Появляется Рашель только в конце трагедии. Гнев Федры обращается на самое себя: приняв яд, царица выходит к Тесею только для того, чтобы обвинить себя:

О, выслушай, Тесей! Мне дороги мгновенья
Твой сын был чист душой. На мне лежит вина.

Рашель, облаченная в простую белую хламиду, в продолжение всего монолога оставалась в креслах, похожая на изваяние, вышедшее из-под резца греческого скульптора. Казалось, она умирала «скорее от истощения всех моральных и физических сил, чем от посторонней причины… С последним словом актрисы, отрывисто выразившей предсмертное убеждение Федры, что отныне возвращается солнцу прежний его блеск:

То смерть торопится во мрак увлечь меня,
Дабы не осквернял мой взор сиянья дня…*

образ Федры, начертанный ею, восстает в совершенной полноте, и вы уносите его вместе с собой из театра».

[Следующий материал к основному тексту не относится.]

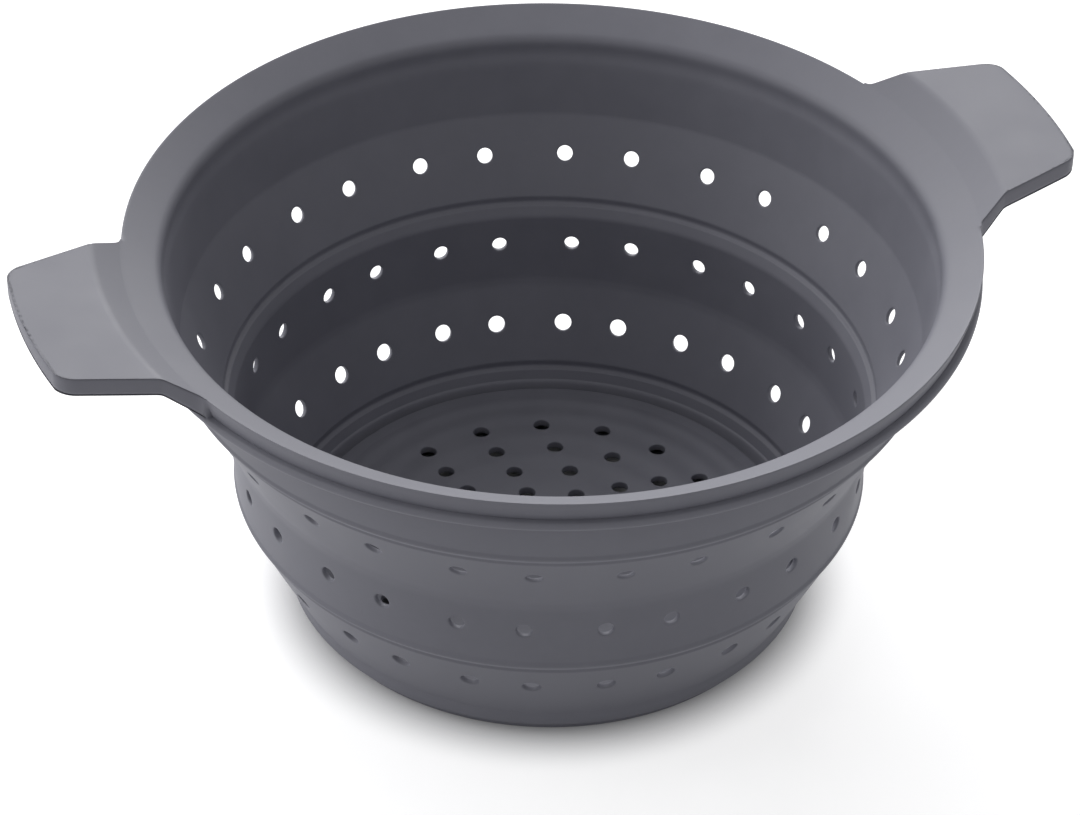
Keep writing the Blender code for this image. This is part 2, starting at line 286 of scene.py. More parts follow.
class RimSizes(bpy.types.PropertyGroup):
    """The sloping flange and the grips that grow out of it."""

    radius: length(name="Rim Radius", description="Outer radius of the flange", default=0.1300)
    top: length(name="Rim Top", description="Height of the flange's outer edge", default=0.1296)
    seat: length(
        name="Seat Height", description="Height of the flat underside that rests on the pot", default=0.1229,
    )
    lip_round: length(
        name="Mouth Lip Rounding", description="How far the mouth's lip is rounded each way", default=0.0020,
    )
    top_round: length(
        name="Top Edge Rounding", description="Rounding along the upper outline of flange and grips",
        default=0.0009,
    )
    under_round: length(
        name="Lower Edge Rounding", description="Rounding along the lower outline of flange and grips",
        default=0.0013,
    )
    face_foot: lengths(
        name="Outer Face Foot", description="Radius and height where the outer face meets the bead below it",
        default=(0.1279, 0.1224),
    )
    bead: length(
        name="Edge Bead Radius", description="Radius of the bead under the flange's outer face",
        default=0.0016,
    )
    grip_root: length(
        name="Grip Root Half Width", description="Half width of a grip where it leaves the rim",
        default=0.0405,
    )
    grip_crease: lengths(
        name="Grip Crease", description="Arc radius, half width and height of the top at the crease",
        default=(0.1384, 0.0356, 0.1351),
    )
    grip_end: lengths(
        name="Grip End", description="Arc radius, half width and height of the top at the end",
        default=(0.1643, 0.0282, 0.1370),
    )
    grip_thickness: length(
        name="Grip Thickness", description="Thickness of a grip beyond its crease", default=0.0060,
    )
    root_fillet: length(
        name="Root Fillet", description="Length of the fillet where a grip's side meets the rim",
        default=0.0017,
    )
    end_corner: length(
        name="End Corner Radius", description="Radius of a grip's two outer corners in plan", default=0.0041,
    )
    crease_round: length(
        name="Crease Rounding", description="Half length of the soft turn at the crease", default=0.0014,
    )


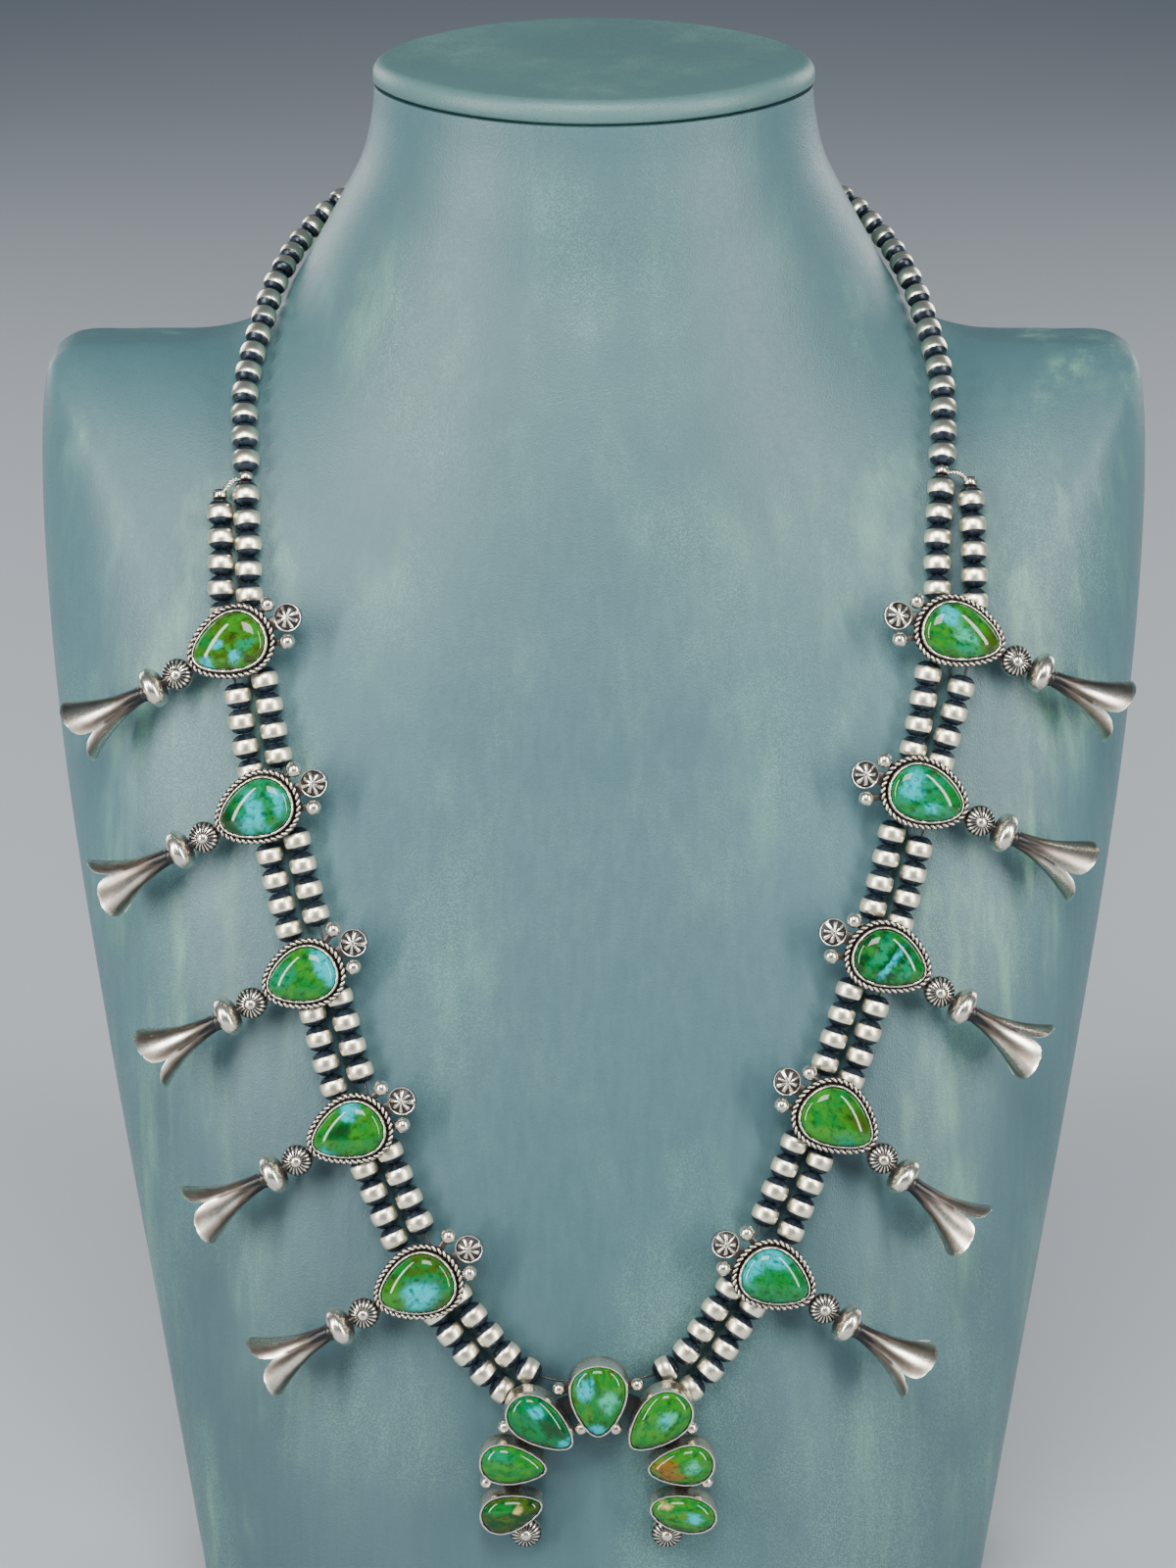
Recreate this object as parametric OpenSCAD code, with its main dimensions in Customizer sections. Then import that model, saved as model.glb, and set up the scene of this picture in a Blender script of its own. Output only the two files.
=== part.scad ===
// Squash blossom necklace on a neck bust. The bust stands on its flat base, its front faces -Y and
// +Z is up. The strings of beads lie on the bust, and the blossoms and the naja lie on the strings.

/* [Bust] */
// Greatest width of the bust, across the shoulders
bust_w = 249; // [240:1:258]
// Height of the neck's rim above the base
bust_h = 350; // [343:1:357]
// Depth of the bust, from the chest's front to the back
bust_d = 144; // [138:1:150]
// Thickness of the padded cap on the neck
cap_t = 5.5; // [5:0.5:8]
// Radius of the cap's upper edge
cap_edge = 3; // [2.5:0.5:4]
// Seam left open between the cap and the neck
seam_gap = 0.3; // [0.2:0.1:0.6]

/* [Beads] */
// Diameter of a bead on the double strand
bead_d = 6; // [5.7:0.1:6.2]
// Length of a bead on the double strand, along the thread
bead_len = 5.5; // [5.2:0.1:5.6]
// Diameter of the smallest beads, beside the clasp
neck_bead_d = 4.8; // [4.6:0.1:5.4]
// Length of the smallest beads, beside the clasp
neck_bead_len = 4.4; // [4:0.1:4.5]
// Clear gap between one bead and the next
bead_gap = 0.14; // [0.12:0.02:0.3]
// Diameter of the hole drilled through a bead
bead_hole = 1.7; // [1.6:0.1:1.8]
// Diameter of the threads
thread_d = 0.6; // [0.5:0.1:0.8]
// Distance between the two strands, centre to centre
strand_gap = 6.9; // [6.6:0.1:7.4]
// Clearance between a bead and the bust
rest_gap = 0.4; // [0.3:0.1:0.6]

/* [Blossoms] */
// Distance from the last bead below a blossom to the first bead above it, centre to centre
blossom_gap = 19.3; // [18.6:0.1:20.5]
// Thickness of the plate under a stone
plate_t = 1; // [0.8:0.1:1.4]
// Clearance between a plate and the beads under it
plate_gap = 0.25; // [0.2:0.05:0.5]
// Thickness of the bezel's wall
bezel_wall = 0.5; // [0.4:0.1:0.7]
// Height of the bezel above the plate
bezel_h = 2.2; // [1.6:0.1:3]
// Height of the stone's dome above the bezel
dome_h = 2.6; // [2:0.1:3.5]
// Clearance between a stone and its bezel
stone_gap = 0.12; // [0.1:0.02:0.2]
// Channel between the bezel and the rope border
channel = 0.3; // [0.2:0.05:0.6]
// Diameter of the twisted rope border
rope_d = 1.2; // [1:0.1:1.5]
// Diameter of the small soldered balls
ball_d = 3.5; // [3:0.1:3.8]
// Diameter of the star button
star_d = 6.2; // [5.6:0.1:6.8]
// Height of the star button's dome
star_h = 1.5; // [1:0.1:2]
// Diameter of the fluted rosette button
rosette_d = 7; // [6.2:0.1:7.6]
// Height of the rosette's dome
rosette_h = 2.2; // [1.6:0.1:2.6]
// Diameter of the flat round bead between the rosette and the flower
collar_d = 8.2; // [7.4:0.1:9]
// Length of the flat round bead, along the blossom
collar_len = 4.4; // [3.8:0.1:5]
// Length of the flower, from its neck to the tips of the petals
flower_len = 18; // [16:0.5:20]
// Radius of the flower's mouth, at the tips of the petals
flower_r = 7.8; // [7:0.1:8.4]
// Thickness of the petals
petal_t = 0.7; // [0.5:0.1:0.9]
// Length of the thread tubes on a blossom's back
tube_len = 4.4; // [3.6:0.2:4.6]
// Wall of the thread tubes
tube_wall = 0.6; // [0.5:0.1:0.8]

/* [Naja] */
// Height of the naja's bezels above its plate
naja_bezel_h = 4.6; // [4:0.2:6]
// Diameter of the rosettes at the naja's ends
naja_rosette_d = 7; // [6.2:0.1:7.4]
// Diameter of the naja's balls
naja_ball_d = 3; // [2.6:0.1:3.4]

/* [Clasp] */
// Length of the barrel clasp
clasp_len = 13.4; // [12.8:0.2:14.2]
// Diameter of the barrel clasp
clasp_d = 5.4; // [4.8:0.1:6]
// Diameter of the wire in the strand links
link_wire = 0.8; // [0.7:0.1:1]

/* [Hidden] */
$fn = 48;

// Rows of the bust from the neck's rim to the base. Lengths are shares: of half the width at the
// sides, of the depth for the Y of side, front and back, of the height for their Z. The last two
// columns say how flat the front and the back are.
//   side   side Y  side Z  front Y front Z back Y  back Z  front back
ROWS = [
    [0.396,  0.29,  1.000,   0.03,  0.994,  0.555,  1.006,  1.0,  1.0],
    [0.402,  0.29,  0.980,   0.03,  0.968,  0.555,  0.985,  1.0,  1.0],
    [0.419,  0.29,  0.955,   0.02,  0.934,  0.555,  0.960,  1.0,  1.0],
    [0.454,  0.29,  0.930,   0.01,  0.897,  0.555,  0.932,  1.05, 0.95],
    [0.498,  0.29,  0.901,  -0.02,  0.852,  0.555,  0.897,  1.1,  0.85],
    [0.546,  0.285, 0.871,  -0.055, 0.803,  0.555,  0.858,  1.15, 0.75],
    [0.606,  0.27,  0.846,  -0.09,  0.749,  0.55,   0.814,  1.2,  0.68],
    [0.707,  0.257, 0.835,  -0.125, 0.694,  0.54,   0.771,  1.25, 0.6],
    [0.851,  0.236, 0.8345, -0.16,  0.640,  0.535,  0.732,  1.3,  0.5],
    [0.962,  0.222, 0.832,  -0.187, 0.589,  0.53,   0.691,  1.3,  0.45],
    [0.998,  0.194, 0.806,  -0.222, 0.531,  0.52,   0.635,  1.3,  0.45],
    [0.999,  0.146, 0.709,  -0.264, 0.466,  0.514,  0.560,  1.3,  0.45],
    [0.964,  0.07,  0.571,  -0.32,  0.375,  0.5,    0.451,  1.3,  0.45],
    [0.892, -0.014, 0.400,  -0.375, 0.263,  0.48,   0.314,  1.3,  0.45],
    [0.791, -0.097, 0.188,  -0.424, 0.126,  0.458,  0.149,  1.3,  0.45],
    [0.707, -0.14,  0.000,  -0.444, 0.000,  0.444,  0.000,  1.3,  0.45]];
BUST_SIDES = 36;
ROW_STEP = 0.5;
CAP_FULL = 1.008;

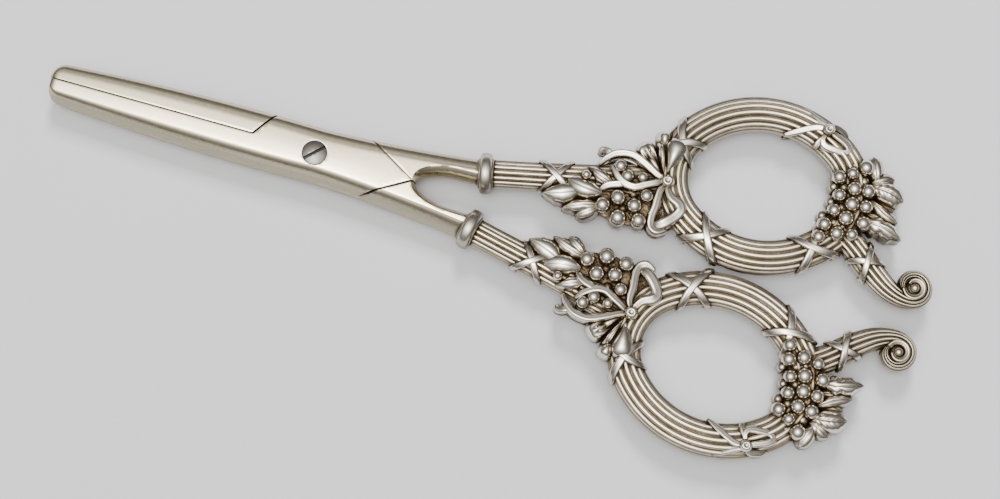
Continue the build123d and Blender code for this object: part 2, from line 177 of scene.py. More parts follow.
class Bar:
    """A bar that follows a path in plan: places, directions and half sizes by distance along it."""

    def __init__(self, points, halves, closed=False):
        self.closed = closed
        self.points = points
        self.halves = halves
        self.way = [0.0]
        ends = points + points[:1] if closed else points
        for p, q in zip(ends, ends[1:]):
            self.way.append(self.way[-1] + math.dist(p, q))
        self.length = self.way[-1]

    def at(self, s):
        """Middle, side direction and half sizes at this distance."""
        n = len(self.points)
        if self.closed:
            s %= self.length
        s = min(max(s, 0.0), self.length - 1e-6)
        i = bisect.bisect_right(self.way, s) - 1
        t = (s - self.way[i]) / (self.way[i + 1] - self.way[i])
        j = (i + 1) % n if self.closed else min(i + 1, n - 1)
        before = (i - 1) % n if self.closed else max(i - 1, 0)
        after = (j + 1) % n if self.closed else min(j + 1, n - 1)
        p, q = self.points[i], self.points[j]
        d0 = Vector(q) - Vector(self.points[before])
        d1 = Vector(self.points[after]) - Vector(p)
        d = d0.normalized().lerp(d1.normalized(), t).normalized()
        a = self.halves[i][0] * (1 - t) + self.halves[j][0] * t
        b = self.halves[i][1] * (1 - t) + self.halves[j][1] * t
        place = (p[0] * (1 - t) + q[0] * t, p[1] * (1 - t) + q[1] * t)
        return place, (-d[1], d[0]), a, b

    def skin_point(self, s, angle, out=0.0, share=1.0):
        """A place on the bar's surface: this far along and this far round, from its outer side."""
        (x, y), (nx, ny), a, b = self.at(s)
        c = math.cos(angle) * (a * share + out)
        return (x + nx * c, y + ny * c, MID + math.sin(angle) * (b * share + out))

    def nearest(self, place):
        """The distance along the bar that lies nearest to a place."""
        i = min(range(len(self.points)), key=lambda k: math.dist(self.points[k], place))
        return self.way[i]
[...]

Игра Рашели была воспринята как некое откровение. Муки Федры и ее истовый гнев на самое себя уже не походили на страдания «частного человека» — индивидуалиста, оправдывающего свой жизненный выбор действием непреодолимых обстоятельств. Здесь же року, фатуму отведено весьма скромное место: воля богов остается лишь внешней силой, опора, оправдание или приговор — в душе самого человека, он один в ответе перед совестью и людьми.

Пройдут годы, и Рашель сама окажется перед лицом трагических событий, которые захватят не только ее, но всю Францию. И тогда общее направление ее искусства приведет актрису к действиям, совершенно необъяснимым с точки зрения восторженных обожателей ее «чистого», «далекого от повседневной суетности», «неземного» дара.


* В тексте Анненкова эти стихи приведены на языке оригинала, здесь же даны в переводе Мих. Донского.